Requirements:
Copy every line in which the string "Blender" occurs.

Available records:
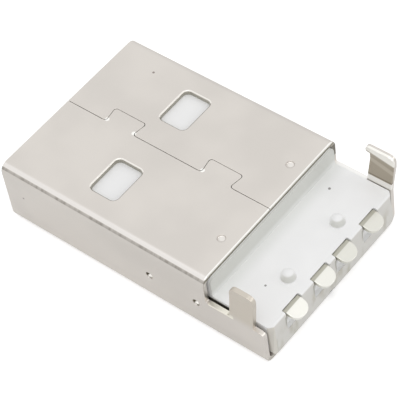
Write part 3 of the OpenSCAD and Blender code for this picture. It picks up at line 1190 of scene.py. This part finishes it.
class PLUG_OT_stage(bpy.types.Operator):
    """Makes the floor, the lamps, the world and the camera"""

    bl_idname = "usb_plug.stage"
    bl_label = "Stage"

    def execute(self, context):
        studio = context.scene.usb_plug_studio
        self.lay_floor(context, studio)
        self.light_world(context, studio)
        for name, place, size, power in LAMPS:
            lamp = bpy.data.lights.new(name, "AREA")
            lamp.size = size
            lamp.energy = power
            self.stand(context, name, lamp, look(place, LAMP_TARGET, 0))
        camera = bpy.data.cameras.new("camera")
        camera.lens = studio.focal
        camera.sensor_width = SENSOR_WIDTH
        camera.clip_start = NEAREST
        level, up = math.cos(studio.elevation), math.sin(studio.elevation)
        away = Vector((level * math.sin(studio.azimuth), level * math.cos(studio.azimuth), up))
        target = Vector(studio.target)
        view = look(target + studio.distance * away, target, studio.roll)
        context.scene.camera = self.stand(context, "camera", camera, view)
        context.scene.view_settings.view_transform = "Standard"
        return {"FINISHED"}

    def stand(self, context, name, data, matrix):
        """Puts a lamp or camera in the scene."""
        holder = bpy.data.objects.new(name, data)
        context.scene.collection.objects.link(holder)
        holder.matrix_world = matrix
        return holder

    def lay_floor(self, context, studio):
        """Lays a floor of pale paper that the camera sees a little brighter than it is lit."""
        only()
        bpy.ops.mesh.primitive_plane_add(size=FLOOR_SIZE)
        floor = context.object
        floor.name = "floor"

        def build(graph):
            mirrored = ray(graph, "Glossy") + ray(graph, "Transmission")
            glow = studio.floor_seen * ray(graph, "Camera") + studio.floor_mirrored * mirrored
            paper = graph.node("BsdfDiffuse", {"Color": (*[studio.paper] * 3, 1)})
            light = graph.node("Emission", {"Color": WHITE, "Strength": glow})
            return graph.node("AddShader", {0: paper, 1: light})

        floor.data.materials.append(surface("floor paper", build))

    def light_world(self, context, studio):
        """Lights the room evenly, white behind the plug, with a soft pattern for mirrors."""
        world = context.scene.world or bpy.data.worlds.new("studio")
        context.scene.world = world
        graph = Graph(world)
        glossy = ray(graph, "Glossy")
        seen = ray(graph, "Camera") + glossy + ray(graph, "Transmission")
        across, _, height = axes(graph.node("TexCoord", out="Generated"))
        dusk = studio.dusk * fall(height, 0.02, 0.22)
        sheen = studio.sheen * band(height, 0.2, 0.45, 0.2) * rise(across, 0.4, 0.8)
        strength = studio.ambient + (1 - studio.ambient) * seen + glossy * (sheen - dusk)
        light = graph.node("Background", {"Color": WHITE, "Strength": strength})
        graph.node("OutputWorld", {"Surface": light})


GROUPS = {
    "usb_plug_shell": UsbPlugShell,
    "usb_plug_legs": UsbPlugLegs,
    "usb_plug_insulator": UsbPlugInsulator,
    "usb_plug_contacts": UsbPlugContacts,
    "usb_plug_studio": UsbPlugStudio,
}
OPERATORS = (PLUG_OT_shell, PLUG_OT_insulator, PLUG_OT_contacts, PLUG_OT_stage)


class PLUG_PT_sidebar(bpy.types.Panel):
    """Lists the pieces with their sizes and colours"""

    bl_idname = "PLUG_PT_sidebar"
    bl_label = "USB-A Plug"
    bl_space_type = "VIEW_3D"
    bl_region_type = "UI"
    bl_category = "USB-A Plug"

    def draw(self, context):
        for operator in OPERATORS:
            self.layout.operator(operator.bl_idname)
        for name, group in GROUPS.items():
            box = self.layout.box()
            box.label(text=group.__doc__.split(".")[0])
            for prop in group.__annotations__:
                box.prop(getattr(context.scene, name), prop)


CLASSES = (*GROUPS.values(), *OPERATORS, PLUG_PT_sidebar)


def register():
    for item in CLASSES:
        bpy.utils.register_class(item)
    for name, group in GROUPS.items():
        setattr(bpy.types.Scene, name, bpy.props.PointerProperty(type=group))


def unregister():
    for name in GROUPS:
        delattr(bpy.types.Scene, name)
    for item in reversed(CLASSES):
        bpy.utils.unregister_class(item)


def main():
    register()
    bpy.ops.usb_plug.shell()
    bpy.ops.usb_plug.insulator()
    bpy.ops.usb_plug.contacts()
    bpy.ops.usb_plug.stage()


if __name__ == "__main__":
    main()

---

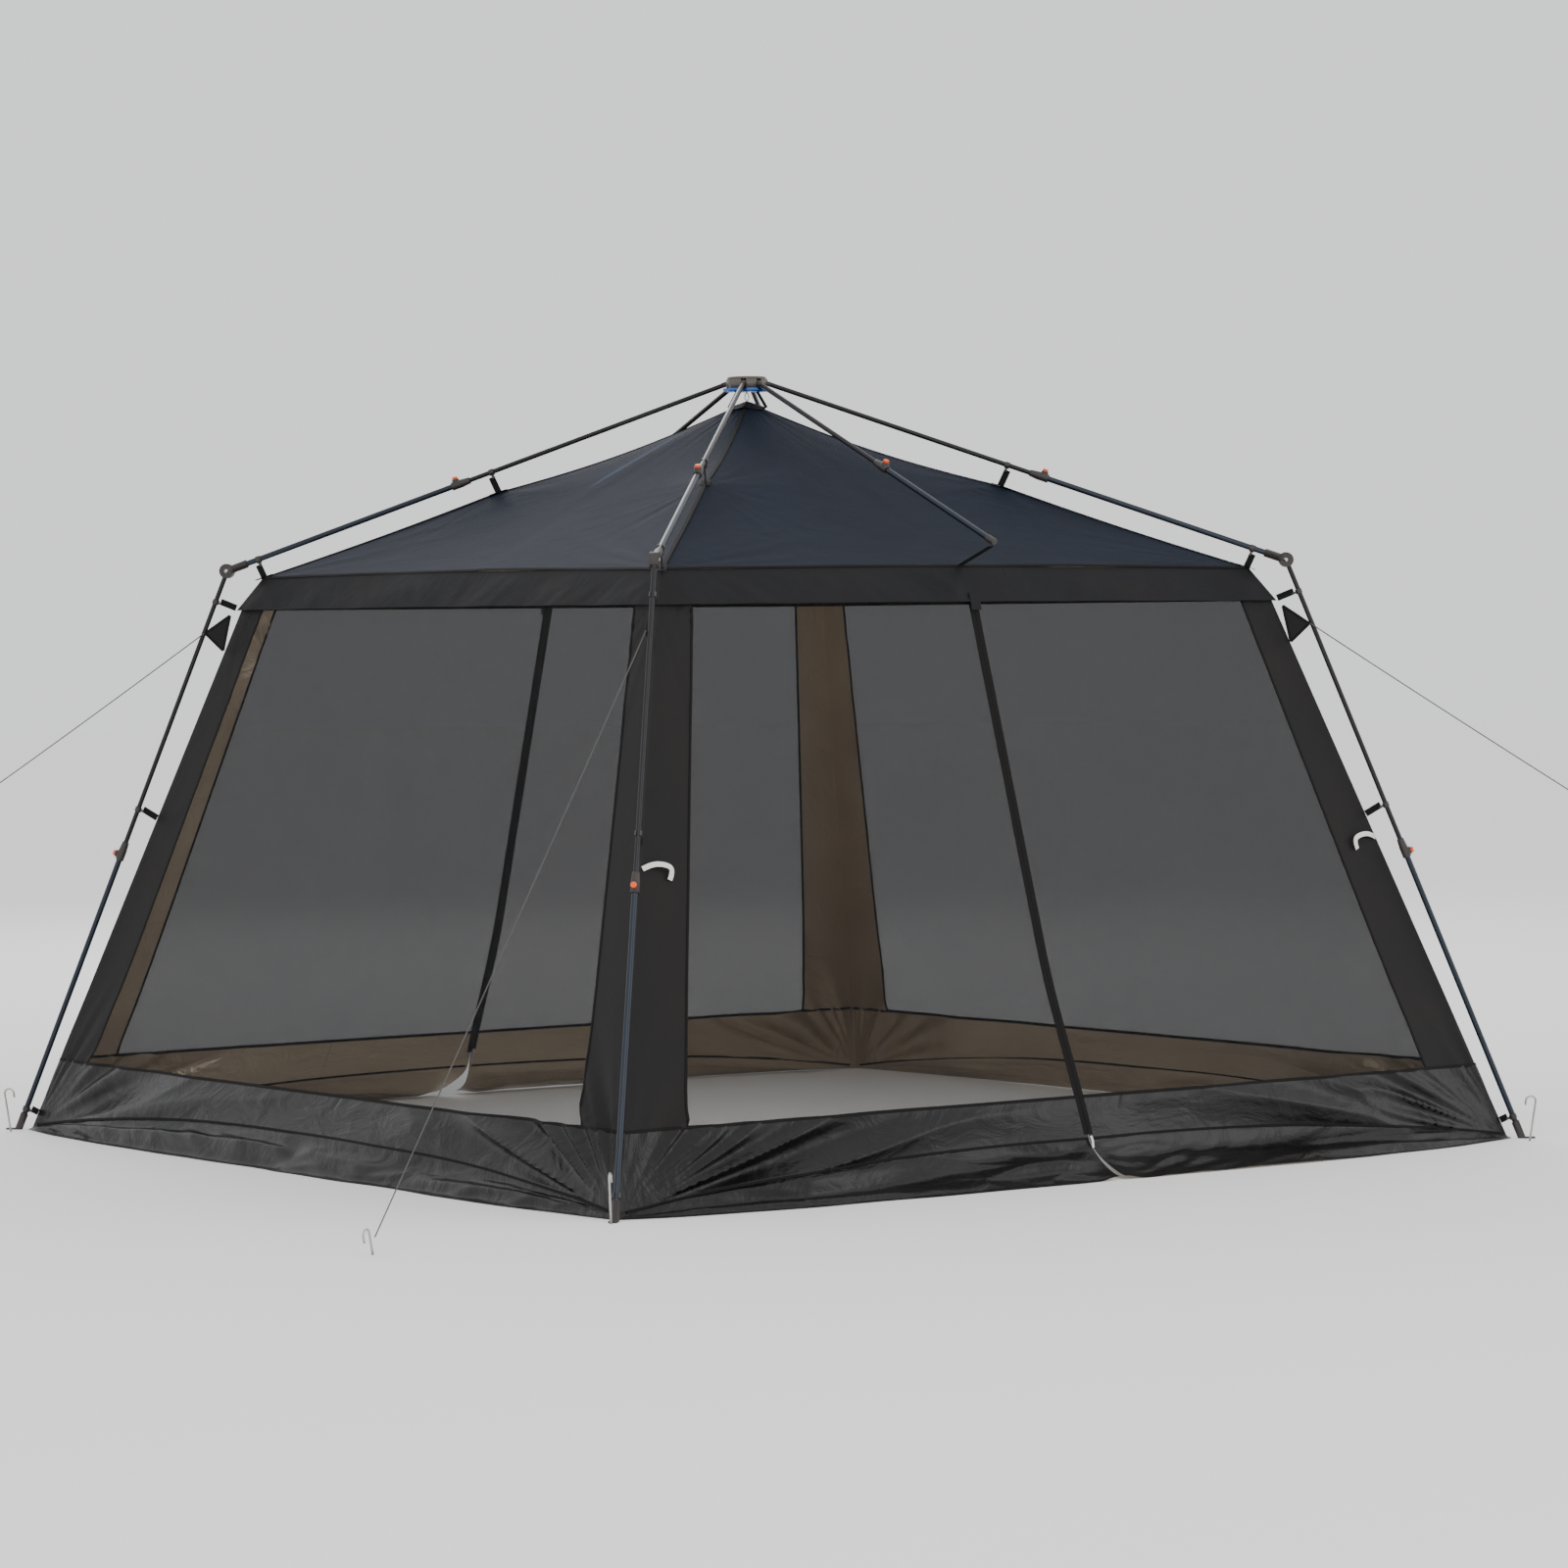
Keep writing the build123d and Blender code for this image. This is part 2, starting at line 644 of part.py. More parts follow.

Reply:
Write part 3 of the OpenSCAD and Blender code for this picture. It picks up at line 1190 of scene.py. This part finishes it.
Keep writing the build123d and Blender code for this image. This is part 2, starting at line 644 of part.py. More parts follow.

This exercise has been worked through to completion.